** begin DATASET RECORDS **

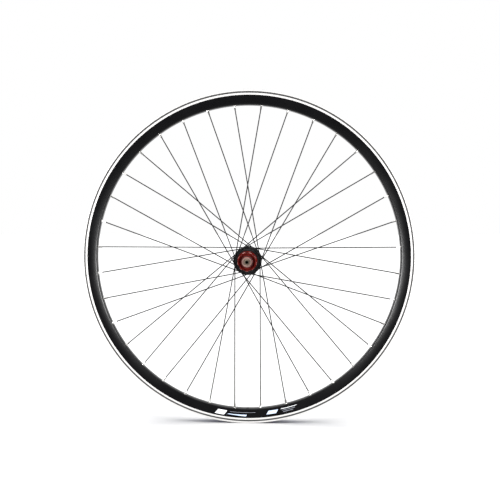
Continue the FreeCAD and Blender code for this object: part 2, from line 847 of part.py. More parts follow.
def make_ratchet_ring():
    """Toothed ring fixed in the shell. Each valley has one steep face for a pawl's tip."""
    ratchet = ring(
        "ratchet_ring",
        "dim.ratchet_tip_r",
        "dim.ratchet_outer_r",
        "dim.ratchet_y - dim.ratchet_width",
        "dim.ratchet_y",
    )
    steep = "(90 - dim.tooth_face_lag)"
    far = "(90 - dim.tooth_face_lag + dim.tooth_valley)"

    def corner(radius, degrees):
        return "(%s) * cos(%s * 1 deg)" % (radius, degrees), "(%s) * sin(%s * 1 deg)" % (radius, degrees)

    def draw(sketch):
        draw_loop(
            sketch,
            [
                corner("dim.ratchet_tip_r - 0.9", steep),
                corner("dim.ratchet_root_r", steep),
                corner("dim.ratchet_tip_r - 0.15", far),
                corner("dim.ratchet_tip_r - 0.9", far),
            ],
        )

    start = "dim.ratchet_y - dim.ratchet_width - 1"
    valley = cut_along_axle(ratchet, "tooth_valley", draw, start, "dim.ratchet_width + 2")
    repeat_round(ratchet, "tooth_valleys", [valley], "dim.ratchet_teeth")


def make_pawl(number):
    """One pawl, pressed into its pocket: a round pivot and a tapered arm to the tip."""
    body = DOC.addObject("PartDesign::Body", "pawl_%d" % number)

    def draw_round(sketch):
        draw_circle(sketch, "0", "dim.pawl_pivot_r", "dim.pawl_round_r")

    def draw_arm(sketch):
        draw_loop(
            sketch,
            [
                ("0", "dim.pawl_pivot_r - dim.pawl_half"),
                ("dim.pawl_reach - dim.pawl_undercut", "dim.pawl_pivot_r - dim.pawl_half"),
                ("dim.pawl_reach", "dim.pawl_pivot_r + dim.pawl_tip_rise"),
                ("0", "dim.pawl_pivot_r + dim.pawl_half"),
            ],
        )

    start = "dim.pawl_y - dim.pawl_length / 2"
    add_along_axle(body, "pawl_round_%d" % number, draw_round, start, "dim.pawl_length")
    add_along_axle(body, "pawl_arm_%d" % number, draw_arm, start, "dim.pawl_length")
    turn = 360.0 / size("pawl_count") * (number - 1)
    body.Placement = FreeCAD.Placement(V(0, 0, 0), FreeCAD.Rotation(AXLE_LINE, turn))


def make_pawl_springs():
    """Folded leaf springs that lift the pawls, one on each pocket's floor."""
    floor = size("pocket_floor") + 0.02
    thick = size("spring_thickness")
    start = size("pawl_y") - 1.5
    corners = [
        V(7.9, start, floor),
        V(2.2, start, floor),
        V(5.8, start, floor + 0.7),
        V(5.8, start, floor + 0.7 - thick),
        V(4.4, start, floor + thick),
        V(7.9, start, floor + thick),
    ]
    leaf = Part.Face(Part.makePolygon(corners + corners[:1])).extrude(V(0, 3, 0))
    solids = []
    for number in range(int(size("pawl_count"))):
        copy = leaf.copy()
        copy.rotate(V(0, 0, 0), AXLE_LINE, 360.0 / size("pawl_count") * number)
        solids.append(copy)
    group("pawl_springs", solids)


def make_hub_seal():
    """Seal ring in the mouth of the ratchet's housing."""
    ring(
        "hub_seal",
        "dim.seal_ring_r",
        "dim.ratchet_outer_r",
        "dim.shell_drive_end_y",
        "dim.shell_drive_end_y + dim.seal_ring_width",
    )


def main():
    """Build every sub-part, check it and write it out."""
    make_rim()
    make_rim_tape()
    make_spokes()
    make_nipples()
    make_eyelets()
    make_hub_shell()
    make_axle()
    make_right_end_cap()
    make_left_end_cap()
    make_spacers()
    make_bearing("hub_right", "hub", "hub_right_bearing_y", 7)
    make_bearing("hub_left", "hub", "hub_left_bearing_y", 7)
    make_bearing("freehub_outer", "free", "free_outer_bearing_y", 10)
    make_bearing("freehub_inner", "free", "free_inner_bearing_y", 10)
    make_freehub_body()
    make_ratchet_ring()
    for number in range(1, int(size("pawl_count")) + 1):
        make_pawl(number)
    make_pawl_springs()
    make_hub_seal()
    DOC.recompute()
    write_parts()


def write_parts():
    """Check that every object is sound, and export one STEP file for each sub-part."""
    for item in DOC.Objects:
        if "Invalid" in item.State or "Error" in item.State:
            raise RuntimeError("%s doesn't compute: %s" % (item.Label, item.State))
    os.makedirs("parts", exist_ok=True)
    for item in DOC.Objects:
        if item.TypeId in ("PartDesign::Body", "Part::Feature"):
            shape = item.Shape
            if shape.isNull() or not shape.isValid() or not shape.Solids:
                raise RuntimeError("%s has no sound solid" % item.Label)
            shape.exportStep("parts/%s.step" % item.Label)
            print("%-26s %3d solids %12.2f mm3" % (item.Label, len(shape.Solids), shape.Volume))


main()
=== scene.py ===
"""Looks of a bare spoked rear bicycle wheel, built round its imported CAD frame.

The wheel's centre is the origin, +Y runs along the axle from the drive side to the other
side and +Z is up. Every length is in metres.
"""

import logging
import math
from dataclasses import dataclass, field
from enum import Enum
from typing import Optional, Sequence

import bmesh
import bpy
from mathutils import Matrix, Vector

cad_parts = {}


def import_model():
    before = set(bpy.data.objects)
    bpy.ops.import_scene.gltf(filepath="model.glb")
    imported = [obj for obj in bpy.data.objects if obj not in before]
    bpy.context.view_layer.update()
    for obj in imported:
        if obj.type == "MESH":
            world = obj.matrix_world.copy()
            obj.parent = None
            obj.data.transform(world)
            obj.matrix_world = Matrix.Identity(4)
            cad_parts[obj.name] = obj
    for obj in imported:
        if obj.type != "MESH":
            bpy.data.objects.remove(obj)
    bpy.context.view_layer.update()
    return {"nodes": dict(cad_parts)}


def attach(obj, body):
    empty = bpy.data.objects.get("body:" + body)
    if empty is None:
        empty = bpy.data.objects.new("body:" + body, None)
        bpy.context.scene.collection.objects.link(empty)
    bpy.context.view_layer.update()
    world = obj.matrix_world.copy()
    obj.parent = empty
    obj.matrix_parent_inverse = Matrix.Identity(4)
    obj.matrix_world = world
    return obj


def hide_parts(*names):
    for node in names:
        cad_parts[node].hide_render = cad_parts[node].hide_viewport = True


LOG = logging.getLogger("rear_wheel")

Colour = tuple[float, float, float]
Socket = bpy.types.NodeSocket
Nodes = dict[str, bpy.types.Object]


class Side(Enum):
    """Which face of the wheel a piece is on, as the sign of its place along the axle."""

    DRIVE = -1
    LEFT = 1


class Ink(Enum):
    """The inks of the printed flashes, by the names of their finishes."""

    WHITE = "white_ink"
    BLUE = "pale_blue_ink"
    GREY = "grey_ink"


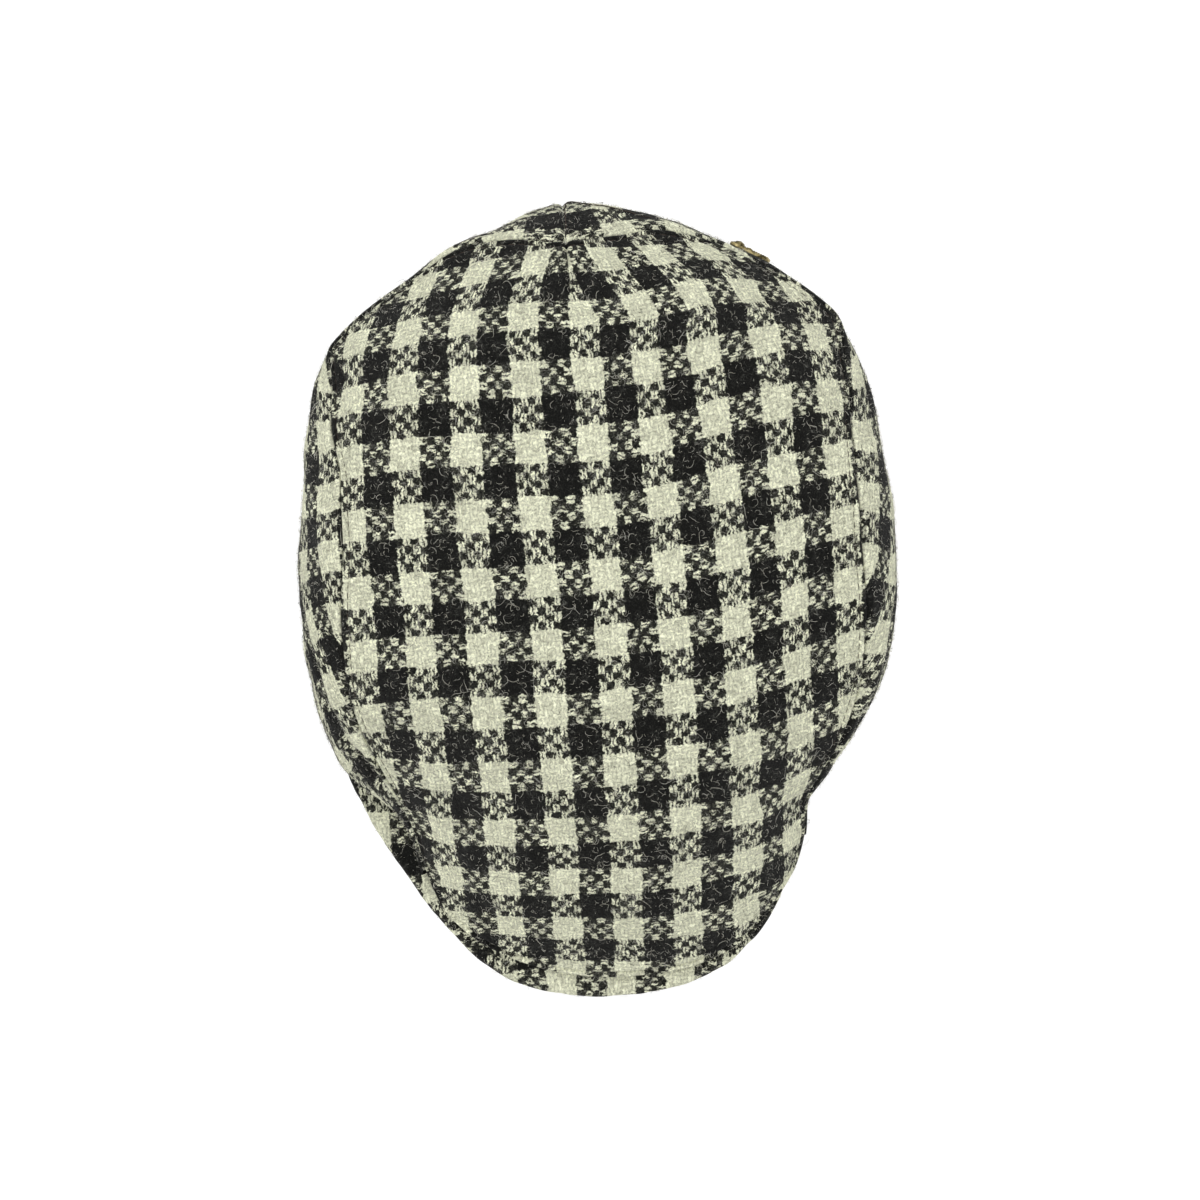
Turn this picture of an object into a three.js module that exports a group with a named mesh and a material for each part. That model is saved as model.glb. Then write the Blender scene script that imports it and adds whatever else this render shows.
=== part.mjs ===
// A flat cap of checked wool, built as it is sewn: a one-piece top panel, two side panels that meet at the
// centre back, a peak covered in the same cloth and a small metal badge.
// Millimetres, +Z up, +Y to the back of the cap, the peak towards -Y. It rests on its rim at z = 0.
import * as THREE from "three";

// Driving dimensions
const CLOTH = 2.0; // wall of the panels, outer cloth and lining together
const GAP = 0.35; // between pieces that are sewn to each other
const CROWN_TOP = 93; // highest point of the crown
const CENTRE = new THREE.Vector2(0, 10.1); // plan point that the sections turn about
const RIM = { x: 0, y: 16, halfWidth: 82, halfLength: 100 }; // oval of the head opening, outside of the cloth
const BACK_SEAM = 91.7; // angle of the centre-back seam, degrees from +X towards +Y
// The crown's ridge: a line on the centre plane from which its surface falls to the seam all round.
const RIDGE = {
  middle: -5,
  halfLength: 58,
  spread: 75, // how slowly the fall lines fan out towards the ridge's two ends
  summit: 15,
  frontBow: 0.0025, // fall of the ridge, per square millimetre from its summit
  backBow: 0.0014,
};
const PEAK = {
  thickness: 3.5,
  cornerHeight: 6.6, // top face at the two corners, at the head opening
  rootHeight: 27, // top face on the centre line, where the peak leaves the head opening
  droop: 0.135, // fall of the top face, per millimetre outwards
  archPower: 1.5, // 1 is a round arch across, and more than that spreads its ends
  middle: 270, // angle of its centre line
  halfSpan: 65, // degrees from the centre line to a corner
  inset: 2.5, // how far its ends stay short of that span
};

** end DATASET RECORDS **

__TASK DIRECTIONS__: Out of the data above, set down the lines from the one with "if empty is" to the one with "Nodes = dict[str, bpy.types.Object]", both included, exactly as written and with no additions.

__OUTPUT__:
    if empty is None:
        empty = bpy.data.objects.new("body:" + body, None)
        bpy.context.scene.collection.objects.link(empty)
    bpy.context.view_layer.update()
    world = obj.matrix_world.copy()
    obj.parent = empty
    obj.matrix_parent_inverse = Matrix.Identity(4)
    obj.matrix_world = world
    return obj


def hide_parts(*names):
    for node in names:
        cad_parts[node].hide_render = cad_parts[node].hide_viewport = True


LOG = logging.getLogger("rear_wheel")

Colour = tuple[float, float, float]
Socket = bpy.types.NodeSocket
Nodes = dict[str, bpy.types.Object]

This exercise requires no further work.